Task description: Please give the listing again in its entirety, exactly as written.
⁂
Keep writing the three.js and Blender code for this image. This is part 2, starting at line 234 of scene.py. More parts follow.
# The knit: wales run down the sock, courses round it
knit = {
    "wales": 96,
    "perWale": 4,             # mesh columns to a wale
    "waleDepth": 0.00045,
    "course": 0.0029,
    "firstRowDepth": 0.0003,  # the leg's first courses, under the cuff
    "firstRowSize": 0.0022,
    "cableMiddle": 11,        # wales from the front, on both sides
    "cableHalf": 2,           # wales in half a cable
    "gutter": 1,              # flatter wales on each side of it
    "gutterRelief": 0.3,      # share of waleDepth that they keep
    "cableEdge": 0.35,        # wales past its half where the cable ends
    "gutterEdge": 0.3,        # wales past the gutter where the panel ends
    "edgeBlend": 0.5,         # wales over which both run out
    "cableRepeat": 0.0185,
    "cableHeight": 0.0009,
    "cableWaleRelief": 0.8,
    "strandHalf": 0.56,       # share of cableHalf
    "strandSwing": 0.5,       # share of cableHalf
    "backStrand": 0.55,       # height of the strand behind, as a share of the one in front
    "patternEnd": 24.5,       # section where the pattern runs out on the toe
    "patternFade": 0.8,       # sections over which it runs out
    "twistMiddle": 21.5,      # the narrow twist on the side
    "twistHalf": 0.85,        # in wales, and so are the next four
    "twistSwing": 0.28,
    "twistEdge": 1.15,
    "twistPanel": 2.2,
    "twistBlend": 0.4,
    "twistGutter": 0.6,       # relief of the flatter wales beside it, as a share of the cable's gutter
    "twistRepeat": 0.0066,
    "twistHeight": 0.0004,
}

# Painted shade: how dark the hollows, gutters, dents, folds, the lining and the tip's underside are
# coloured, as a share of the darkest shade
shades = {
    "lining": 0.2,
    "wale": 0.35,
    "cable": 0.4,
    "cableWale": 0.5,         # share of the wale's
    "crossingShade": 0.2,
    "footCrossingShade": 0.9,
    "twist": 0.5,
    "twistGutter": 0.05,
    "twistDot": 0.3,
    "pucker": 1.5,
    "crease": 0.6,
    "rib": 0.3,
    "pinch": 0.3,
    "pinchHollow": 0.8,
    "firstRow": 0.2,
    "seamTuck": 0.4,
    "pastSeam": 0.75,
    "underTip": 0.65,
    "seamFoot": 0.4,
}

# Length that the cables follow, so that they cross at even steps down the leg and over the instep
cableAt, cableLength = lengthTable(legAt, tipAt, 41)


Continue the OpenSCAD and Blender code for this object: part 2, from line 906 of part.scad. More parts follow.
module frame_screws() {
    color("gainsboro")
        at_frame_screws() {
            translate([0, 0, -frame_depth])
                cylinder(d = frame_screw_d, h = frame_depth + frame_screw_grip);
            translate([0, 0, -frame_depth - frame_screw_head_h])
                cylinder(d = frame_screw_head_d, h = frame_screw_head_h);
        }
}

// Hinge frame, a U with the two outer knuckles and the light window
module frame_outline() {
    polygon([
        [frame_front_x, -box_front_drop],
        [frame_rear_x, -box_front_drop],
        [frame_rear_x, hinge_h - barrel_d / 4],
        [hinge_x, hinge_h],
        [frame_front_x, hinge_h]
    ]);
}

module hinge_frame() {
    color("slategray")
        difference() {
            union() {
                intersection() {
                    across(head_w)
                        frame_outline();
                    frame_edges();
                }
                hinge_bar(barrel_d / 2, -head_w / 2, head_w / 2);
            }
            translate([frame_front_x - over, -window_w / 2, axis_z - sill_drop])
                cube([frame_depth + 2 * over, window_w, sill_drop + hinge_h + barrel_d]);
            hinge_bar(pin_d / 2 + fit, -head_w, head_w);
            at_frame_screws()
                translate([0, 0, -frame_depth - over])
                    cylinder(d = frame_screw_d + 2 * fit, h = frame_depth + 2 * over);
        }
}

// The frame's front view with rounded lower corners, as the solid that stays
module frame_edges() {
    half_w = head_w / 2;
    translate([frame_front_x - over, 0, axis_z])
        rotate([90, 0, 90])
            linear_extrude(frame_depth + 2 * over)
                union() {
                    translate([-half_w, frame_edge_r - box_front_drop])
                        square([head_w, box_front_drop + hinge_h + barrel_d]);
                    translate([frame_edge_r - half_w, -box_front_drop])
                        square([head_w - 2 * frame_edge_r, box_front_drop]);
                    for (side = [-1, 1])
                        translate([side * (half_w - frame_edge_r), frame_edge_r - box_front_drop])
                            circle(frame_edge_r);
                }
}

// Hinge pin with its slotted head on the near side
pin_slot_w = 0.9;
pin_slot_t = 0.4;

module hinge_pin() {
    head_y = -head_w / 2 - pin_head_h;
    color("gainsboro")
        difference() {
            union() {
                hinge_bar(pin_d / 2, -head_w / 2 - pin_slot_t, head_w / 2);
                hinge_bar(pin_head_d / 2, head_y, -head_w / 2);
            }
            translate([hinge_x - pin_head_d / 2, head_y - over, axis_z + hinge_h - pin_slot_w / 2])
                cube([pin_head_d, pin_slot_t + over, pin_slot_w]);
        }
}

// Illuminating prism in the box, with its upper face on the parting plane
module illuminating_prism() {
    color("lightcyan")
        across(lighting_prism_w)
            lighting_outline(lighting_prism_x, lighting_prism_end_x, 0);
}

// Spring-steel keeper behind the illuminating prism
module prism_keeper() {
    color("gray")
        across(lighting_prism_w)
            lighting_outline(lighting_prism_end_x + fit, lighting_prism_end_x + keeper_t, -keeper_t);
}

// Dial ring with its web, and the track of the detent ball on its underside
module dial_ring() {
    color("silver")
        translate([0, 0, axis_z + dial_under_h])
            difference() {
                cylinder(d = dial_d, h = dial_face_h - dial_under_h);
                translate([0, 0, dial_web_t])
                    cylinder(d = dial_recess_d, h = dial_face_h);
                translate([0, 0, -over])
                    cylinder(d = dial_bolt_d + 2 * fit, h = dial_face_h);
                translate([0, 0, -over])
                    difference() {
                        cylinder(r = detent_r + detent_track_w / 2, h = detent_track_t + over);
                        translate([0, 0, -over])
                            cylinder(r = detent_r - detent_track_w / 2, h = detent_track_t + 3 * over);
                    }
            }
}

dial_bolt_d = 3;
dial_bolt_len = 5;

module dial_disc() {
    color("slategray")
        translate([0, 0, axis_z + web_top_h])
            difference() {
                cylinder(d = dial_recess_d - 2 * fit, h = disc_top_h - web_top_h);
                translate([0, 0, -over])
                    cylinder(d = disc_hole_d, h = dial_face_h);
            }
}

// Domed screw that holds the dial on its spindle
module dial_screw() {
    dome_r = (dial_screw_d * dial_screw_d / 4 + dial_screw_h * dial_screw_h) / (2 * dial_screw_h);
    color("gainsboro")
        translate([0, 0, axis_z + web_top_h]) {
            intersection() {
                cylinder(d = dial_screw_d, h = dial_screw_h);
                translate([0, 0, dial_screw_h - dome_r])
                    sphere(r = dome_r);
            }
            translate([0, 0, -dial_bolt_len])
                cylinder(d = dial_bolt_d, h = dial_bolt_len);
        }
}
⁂
Worked solution:
Keep writing the three.js and Blender code for this image. This is part 2, starting at line 234 of scene.py. More parts follow.
# The knit: wales run down the sock, courses round it
knit = {
    "wales": 96,
    "perWale": 4,             # mesh columns to a wale
    "waleDepth": 0.00045,
    "course": 0.0029,
    "firstRowDepth": 0.0003,  # the leg's first courses, under the cuff
    "firstRowSize": 0.0022,
    "cableMiddle": 11,        # wales from the front, on both sides
    "cableHalf": 2,           # wales in half a cable
    "gutter": 1,              # flatter wales on each side of it
    "gutterRelief": 0.3,      # share of waleDepth that they keep
    "cableEdge": 0.35,        # wales past its half where the cable ends
    "gutterEdge": 0.3,        # wales past the gutter where the panel ends
    "edgeBlend": 0.5,         # wales over which both run out
    "cableRepeat": 0.0185,
    "cableHeight": 0.0009,
    "cableWaleRelief": 0.8,
    "strandHalf": 0.56,       # share of cableHalf
    "strandSwing": 0.5,       # share of cableHalf
    "backStrand": 0.55,       # height of the strand behind, as a share of the one in front
    "patternEnd": 24.5,       # section where the pattern runs out on the toe
    "patternFade": 0.8,       # sections over which it runs out
    "twistMiddle": 21.5,      # the narrow twist on the side
    "twistHalf": 0.85,        # in wales, and so are the next four
    "twistSwing": 0.28,
    "twistEdge": 1.15,
    "twistPanel": 2.2,
    "twistBlend": 0.4,
    "twistGutter": 0.6,       # relief of the flatter wales beside it, as a share of the cable's gutter
    "twistRepeat": 0.0066,
    "twistHeight": 0.0004,
}

# Painted shade: how dark the hollows, gutters, dents, folds, the lining and the tip's underside are
# coloured, as a share of the darkest shade
shades = {
    "lining": 0.2,
    "wale": 0.35,
    "cable": 0.4,
    "cableWale": 0.5,         # share of the wale's
    "crossingShade": 0.2,
    "footCrossingShade": 0.9,
    "twist": 0.5,
    "twistGutter": 0.05,
    "twistDot": 0.3,
    "pucker": 1.5,
    "crease": 0.6,
    "rib": 0.3,
    "pinch": 0.3,
    "pinchHollow": 0.8,
    "firstRow": 0.2,
    "seamTuck": 0.4,
    "pastSeam": 0.75,
    "underTip": 0.65,
    "seamFoot": 0.4,
}

# Length that the cables follow, so that they cross at even steps down the leg and over the instep
cableAt, cableLength = lengthTable(legAt, tipAt, 41)


Continue the OpenSCAD and Blender code for this object: part 2, from line 906 of part.scad. More parts follow.
module frame_screws() {
    color("gainsboro")
        at_frame_screws() {
            translate([0, 0, -frame_depth])
                cylinder(d = frame_screw_d, h = frame_depth + frame_screw_grip);
            translate([0, 0, -frame_depth - frame_screw_head_h])
                cylinder(d = frame_screw_head_d, h = frame_screw_head_h);
        }
}

// Hinge frame, a U with the two outer knuckles and the light window
module frame_outline() {
    polygon([
        [frame_front_x, -box_front_drop],
        [frame_rear_x, -box_front_drop],
        [frame_rear_x, hinge_h - barrel_d / 4],
        [hinge_x, hinge_h],
        [frame_front_x, hinge_h]
    ]);
}

module hinge_frame() {
    color("slategray")
        difference() {
            union() {
                intersection() {
                    across(head_w)
                        frame_outline();
                    frame_edges();
                }
                hinge_bar(barrel_d / 2, -head_w / 2, head_w / 2);
            }
            translate([frame_front_x - over, -window_w / 2, axis_z - sill_drop])
                cube([frame_depth + 2 * over, window_w, sill_drop + hinge_h + barrel_d]);
            hinge_bar(pin_d / 2 + fit, -head_w, head_w);
            at_frame_screws()
                translate([0, 0, -frame_depth - over])
                    cylinder(d = frame_screw_d + 2 * fit, h = frame_depth + 2 * over);
        }
}

// The frame's front view with rounded lower corners, as the solid that stays
module frame_edges() {
    half_w = head_w / 2;
    translate([frame_front_x - over, 0, axis_z])
        rotate([90, 0, 90])
            linear_extrude(frame_depth + 2 * over)
                union() {
                    translate([-half_w, frame_edge_r - box_front_drop])
                        square([head_w, box_front_drop + hinge_h + barrel_d]);
                    translate([frame_edge_r - half_w, -box_front_drop])
                        square([head_w - 2 * frame_edge_r, box_front_drop]);
                    for (side = [-1, 1])
                        translate([side * (half_w - frame_edge_r), frame_edge_r - box_front_drop])
                            circle(frame_edge_r);
                }
}

// Hinge pin with its slotted head on the near side
pin_slot_w = 0.9;
pin_slot_t = 0.4;

module hinge_pin() {
    head_y = -head_w / 2 - pin_head_h;
    color("gainsboro")
        difference() {
            union() {
                hinge_bar(pin_d / 2, -head_w / 2 - pin_slot_t, head_w / 2);
                hinge_bar(pin_head_d / 2, head_y, -head_w / 2);
            }
            translate([hinge_x - pin_head_d / 2, head_y - over, axis_z + hinge_h - pin_slot_w / 2])
                cube([pin_head_d, pin_slot_t + over, pin_slot_w]);
        }
}

// Illuminating prism in the box, with its upper face on the parting plane
module illuminating_prism() {
    color("lightcyan")
        across(lighting_prism_w)
            lighting_outline(lighting_prism_x, lighting_prism_end_x, 0);
}

// Spring-steel keeper behind the illuminating prism
module prism_keeper() {
    color("gray")
        across(lighting_prism_w)
            lighting_outline(lighting_prism_end_x + fit, lighting_prism_end_x + keeper_t, -keeper_t);
}

// Dial ring with its web, and the track of the detent ball on its underside
module dial_ring() {
    color("silver")
        translate([0, 0, axis_z + dial_under_h])
            difference() {
                cylinder(d = dial_d, h = dial_face_h - dial_under_h);
                translate([0, 0, dial_web_t])
                    cylinder(d = dial_recess_d, h = dial_face_h);
                translate([0, 0, -over])
                    cylinder(d = dial_bolt_d + 2 * fit, h = dial_face_h);
                translate([0, 0, -over])
                    difference() {
                        cylinder(r = detent_r + detent_track_w / 2, h = detent_track_t + over);
                        translate([0, 0, -over])
                            cylinder(r = detent_r - detent_track_w / 2, h = detent_track_t + 3 * over);
                    }
            }
}

dial_bolt_d = 3;
dial_bolt_len = 5;

module dial_disc() {
    color("slategray")
        translate([0, 0, axis_z + web_top_h])
            difference() {
                cylinder(d = dial_recess_d - 2 * fit, h = disc_top_h - web_top_h);
                translate([0, 0, -over])
                    cylinder(d = disc_hole_d, h = dial_face_h);
            }
}

// Domed screw that holds the dial on its spindle
module dial_screw() {
    dome_r = (dial_screw_d * dial_screw_d / 4 + dial_screw_h * dial_screw_h) / (2 * dial_screw_h);
    color("gainsboro")
        translate([0, 0, axis_z + web_top_h]) {
            intersection() {
                cylinder(d = dial_screw_d, h = dial_screw_h);
                translate([0, 0, dial_screw_h - dome_r])
                    sphere(r = dome_r);
            }
            translate([0, 0, -dial_bolt_len])
                cylinder(d = dial_bolt_d, h = dial_bolt_len);
        }
}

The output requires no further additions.